By using such self-examination, says Ford, you create an environment where your old programs can no longer run unfettered, and that gives you room to develop new paths, and new structures, that support your best year ever.

Live It

One of the final chapters in The Best Year of Your Life concerns the importance of what Ford calls “claiming the moment.” She points out that in any given week, we experience 168 hours and more than 10,000 minutes. However, she says, we register and remember embarrassingly few of these moments, even hours or days after they’ve happened. That’s because we are generally rushing around distracted by the past or the future, and oblivious to what is happening to us in the here and now.

As a result, Ford asserts, we end up missing out on the special moments we are so desperately trying to create. We cheat ourselves of all the little details that make our lives meaningful, beautiful and worth living.

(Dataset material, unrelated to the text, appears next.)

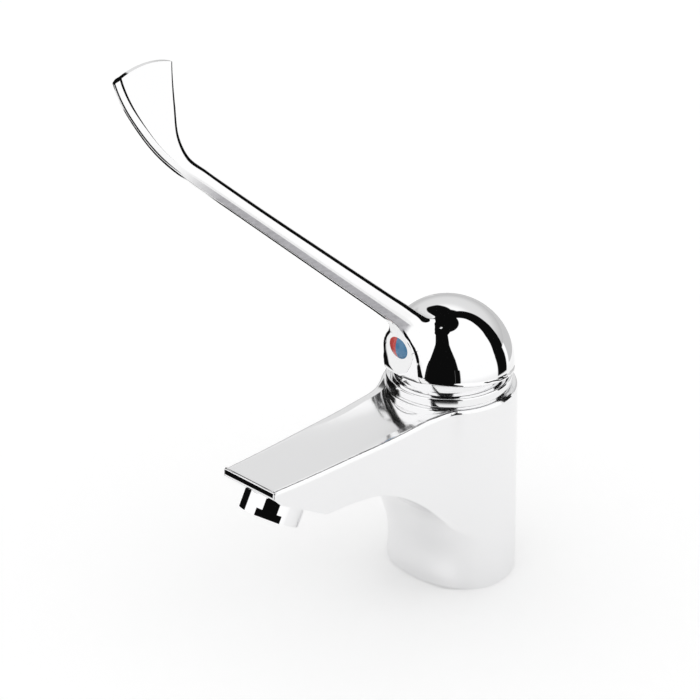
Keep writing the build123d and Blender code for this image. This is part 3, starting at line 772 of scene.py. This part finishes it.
def rootAndBar(pivot, path, around):
    # Rings round the root, whose origin slides out along the axis as the rays open to square,
    # then up the straight bar, first cast and then laid from the sections.
    shape = leverShape
    root = np.array(shape["barRoot"])
    axisFoot = root - path * np.dot(root - pivot, path)
    opened, smooth = shape["openDeg"], shape["slideSmooth"]
    deg = np.linspace(opened[0], opened[-1], shape["rootRings"] + 1)[1:]
    outward = np.interp(deg, opened, shape["openSlide"])
    outward = np.pad(outward, smooth // 2, mode="reflect", reflect_type="odd")
    outward = np.convolve(outward, np.ones(smooth) / smooth, "valid")
    lift = np.interp(outward, [0.0, shape["onAxisAt"]], [0.0, 1.0])[:, None]
    onAxis = pivot + (axisFoot - pivot) * lift + path * outward[:, None]
    deg = np.radians(deg)[:, None, None]
    ways = np.cos(deg) * path + np.sin(deg) * around[None]
    rootPoints = castRays(np.broadcast_to(onAxis[:, None], ways.shape), ways, shape["rootReach"])
    startAt = np.dot(onAxis[-1] - root, path)
    straight = np.hypot(*(leverStations[barEnd, :2] - leverStations[0, :2]))
    share = np.linspace(0, 1, shape["barRings"] + 1)[1:] ** shape["barSpacing"]
    run = startAt + (straight - startAt) * share
    laid = placeSections(alongStations(run / straight * barEnd))
    centres = root + path * run[:, None]
    ways = np.broadcast_to(around[None], laid.shape)
    cast = castRays(np.broadcast_to(centres[:, None], ways.shape), ways, shape["barReach"],
                    shape["barSteps"])
    share = np.clip((run - startAt) / shape["barTakeOver"], 0, 1)
    share = (share * share * (3 - 2 * share))[:, None, None]
    return rootPoints, cast * (1 - share) + laid * share


def paddle():
    # Rings up the paddle: every line of the sections runs on to the round crown, and is then
    # sampled evenly over its own length.
    shape = leverShape
    count = shape["paddleLines"]
    lines = placeSections(alongStations(np.linspace(barEnd, len(leverStations) - 1, count)))
    cy, cz = shape["crownCentre"]
    gap = np.hypot(lines[..., 1] - cy, lines[..., 2] - cz) - shape["crownRadius"]
    i = np.argmax((gap > 0) & (lines[..., 2] > cz), 0)
    j = np.arange(lines.shape[1])
    end = i - 1 + gap[i - 1, j] / (gap[i - 1, j] - gap[i, j])
    where = np.linspace(0, 1, shape["paddleRings"] + 1)[1:, None] * end[None]
    low = where.astype(int)
    f = (where - low)[..., None]
    cols = np.broadcast_to(j, low.shape)
    return lines[low, cols] * (1 - f) + lines[np.minimum(low + 1, count - 1), cols] * f


def linishAndShadeShare(rings, count, barCount, paddleCount):
    # Share of each point, ring by ring: 1 on the bar's lower facet to each side, fading into the
    # root and the paddle, and 0 elsewhere; there the streaked finish and its painted shade go.
    shape = leverShape
    perFace = shape["facePoints"] + shape["roundPoints"]
    order = np.minimum(np.arange(count), count - np.arange(count))
    first = shape["linishShadeFace"] * perFace + shape["roundPoints"] // 2
    facet = (order >= first) & (order <= first + perFace)
    row = np.arange(rings)
    begin = rings - paddleCount - barCount - shape["linishShadeBefore"]
    stop = rings - paddleCount + shape["linishShadeAfter"]
    along = (np.clip((row - begin) / shape["linishShadeComeIn"], 0, 1)
             * np.clip((stop - row) / shape["linishShadeGoOut"], 0, 1))
    return (along[:, None] * facet[None, :].astype(float)).ravel()


def buildLever():
    # One grid of rings: down the hollow's wall from its top to the lip, over the egg, out along the
    # bar's root, up the bar and the paddle, with a cap across the crown.
    pivot = np.array(leverShape["pivot"])
    t = math.radians(leverShape["barDeg"])
    path = np.array([0.0, -math.cos(t), math.sin(t)])
    square = np.array([0.0, math.sin(t), math.cos(t)])
    section = sectionLoop(leverStations[:1])[0]
    turn = np.unwrap(np.arctan2(section[:, 0], section[:, 1]))
    around = roundAbout(turn, square)
    dome, pole = domeAndHollow(pivot, path, around, turn)
    root, bar = rootAndBar(pivot, path, around)
    blade = paddle()
    grid = np.concatenate([dome, root, bar, blade])
    rings, count = grid.shape[:2]
    points = np.concatenate([grid.reshape(-1, 3), pole[None]])
    # crown cap: strips straight across between each point and its mirror image
    base, half = (rings - 1) * count, count // 2
    k = np.arange(1, half - 1)
    cap = np.stack([base + k, base + k + 1, base + count - k - 1, base + count - k], -1)
    ends = [(base, base + 1, base + count - 1), (base + half - 1, base + half, base + half + 1)]
    # fan that closes the top of the hollow
    j = np.arange(count)
    fan = np.stack([np.full(count, rings * count), (j + 1) % count, j], -1)
    quads = np.concatenate([gridFaces(rings, count), cap])
    piece = newPiece("leverCasting", points, quads, np.concatenate([fan, np.array(ends)]), castChrome,
                     leverShape["sharpDeg"])
    # share of the streaked finish, whose dark tint paints the shade of the lower facet
    share = np.append(linishAndShadeShare(rings, count, len(bar), len(blade)), 0.0)
    piece.data.attributes.new("linishAndShade", "FLOAT", "POINT").data.foreach_set("value", share)
    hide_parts("elbow_lever")
    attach(piece, "lever")
    print("lever casting,", len(points), "points")


def ballArc(radius, low, high, count):
    # Radius and height along a ball centred on the lever's pivot, evenly spaced in height.
    height = np.linspace(low, high, count)
    across = np.sqrt(radius ** 2 - (height - leverShape["pivot"][2]) ** 2)
    return [tuple(pair) for pair in np.stack([across, height], 1)]


# Turned chrome between the body and the lever's dome, as profiles of radius and height in
# millimetres, with how far their corners are rounded
turnedRings = {
    "collarShell": {
        "replaces": "cover_collar", "slot": "chrome_collar", "body": "root",
        "profile": (*ballArc(23.3, 86.3, 97.0, 30), *ballArc(21.5, 97.0, 86.3, 12), (20.4, 84.6),
                    (21.9, 84.6), (21.9, 86.25)),
        "round": 0,
    },
    "trimRing": {
        "replaces": "trim_ring", "slot": "chrome_trim", "body": "root",
        "profile": ((22.0, 82.0), (24.1, 82.0), (24.2, 82.35), (24.7, 82.35), (25.0, 82.65),
                    (25.0, 85.6), (24.85, 86.05), (24.4, 86.2), (22.0, 86.2)),
        "round": 0.18,
    },
    "neckSkin": {
        "slot": "chrome_body", "body": "root",
        "profile": ((23.5, 76.0), (24.97, 76.0), (24.97, 77.9), (25.15, 78.25), (25.57, 78.45),
                    (25.57, 81.2), (25.3, 81.62), (24.3, 81.62), (23.5, 81.62)),
        "round": 0.18,
    },
}


def roundCorners(profile, radius, points=6, most=0.45):
    # Every corner of the profile becomes a short parabola between points a radius away, or no
    # more than a share of the way to its nearer neighbour.
    after, before = np.roll(profile, -1, 0) - profile, np.roll(profile, 1, 0) - profile
    nearer = np.minimum(np.linalg.norm(after, axis=1), np.linalg.norm(before, axis=1))
    reach = np.minimum(radius, most * nearer)[:, None]
    start, end = profile + unit(before) * reach, profile + unit(after) * reach
    t = np.linspace(0, 1, points)[None, :, None]
    curve = (1 - t) ** 2 * start[:, None] + 2 * t * (1 - t) * profile[:, None] + t ** 2 * end[:, None]
    return curve.reshape(-1, 2)


def buildTurned(segments=288, sharpDeg=40.0):
    # Closed profiles swept round the axis: radius times sine and minus cosine of the turn.
    for name, ring in turnedRings.items():
        profile = np.array(ring["profile"], float)
        if ring["round"]:
            profile = roundCorners(profile, ring["round"])
        count = len(profile)
        turn = np.linspace(0, 2 * np.pi, segments, endpoint=False)[:, None]
        points = np.stack([profile[:, 0] * np.sin(turn), -profile[:, 0] * np.cos(turn),
                           np.broadcast_to(profile[:, 1], (segments, count))], -1).reshape(-1, 3)
        quads = gridFaces(segments + 1, count) % (segments * count)  # the last ring is the first
        piece = newPiece(name, points, quads, np.empty((0, 3), int), ringChrome, sharpDeg)
        if "replaces" in ring:
            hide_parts(ring["replaces"])
        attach(piece, ring["body"])
    print("turned rings,", len(turnedRings))


# Rounded front edge of the spout, in millimetres: half width, place and half height, how far it
# stands out in front and behind, its lean back, how square it is, and what is left at its ends
noseStrip = {
    "half": 14.28,
    "ahead": 106.5,
    "level": 75.32,
    "rise": 1.72,
    "bulge": 1.0,
    "back": 0.6,
    "lean": 0.09,
    "squareness": 0.6,
    "endPower": 40,
    "endBulge": 0.35,
    "endRise": 0.85,
    "sharpDeg": 50.0,
}


def buildNose(across=96, around=64):
    # Flattened bar run along X, whose back lies in the spout: the bulge goes with a power of the
    # cosine and the height with the same power of the sine, leaning back a little; both ends draw
    # in with the root of one less a high power of the way out to them.
    shape = noseStrip
    x = shape["half"] * np.sin(np.linspace(-1, 1, across) * np.pi / 2)
    draw = (1 - np.abs(x / shape["half"]) ** shape["endPower"])[:, None] ** 0.5
    a = np.linspace(0, 2 * np.pi, around, endpoint=False)
    bulge = np.where(np.cos(a) > 0, shape["bulge"], shape["back"])
    out = bulge * np.sign(np.cos(a)) * np.abs(np.cos(a)) ** shape["squareness"]
    up = shape["rise"] * np.sign(np.sin(a)) * np.abs(np.sin(a)) ** shape["squareness"]
    y = (-shape["ahead"] - out[None] * (shape["endBulge"] + (1 - shape["endBulge"]) * draw)
         + shape["lean"] * up[None])
    z = shape["level"] + up[None] * (shape["endRise"] + (1 - shape["endRise"]) * draw)
    points = np.stack([np.broadcast_to(x[:, None], y.shape), y, z], -1).reshape(-1, 3)
    # a fan closes each end, turned to face outwards
    k = np.arange(1, around - 1)
    last = (across - 1) * around
    near = np.stack([0 * k, k, k + 1], -1)
    far = np.stack([last + 0 * k, last + k, last + k + 1], -1)[:, ::-1]
    quads = gridFaces(across, around)[:, ::-1]
    piece = newPiece("noseStrip", points, quads, np.concatenate([near, far]), chrome, shape["sharpDeg"])
    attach(piece, "root")
    print("nose strip")


buildCamera()
buildWorld()
buildFloor()
bpy.context.scene.view_settings.view_transform = "Standard"
print("studio set")
buildLever()
buildTurned()
buildNose()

The best year of your life, Ford notes, will be made up of thousands of spectacular and simply wonderful moments, but to get the most out of them, you must capture the sights, sounds, smells, tastes and feelings that go along with them.

“Too often, in our struggle to accomplish all these things for the future,” Ford notes, “we fail to take notice of all the good that is happening in our lives right now.” It might be the quality of light one morning. It might be the feeling of breaking new ground in your yoga class, or the satisfaction you get when you finally ask for what you want and get it.

Claiming these moments in living color, Ford says, is a great way to start seeing and valuing them for what they are: ordinary life made extraordinary. It also teaches you that you have responsibility for creating and participating in those moments, and for drawing more of them to you.

So as you develop your plan for the New Year, as you build the new structures that will support you in your next endeavors, keep in mind that the most important resolution might involve first acknowledging, experiencing and truly appreciating all that you already have. That, both Richardson and Ford agree, shouldn’t wait another day.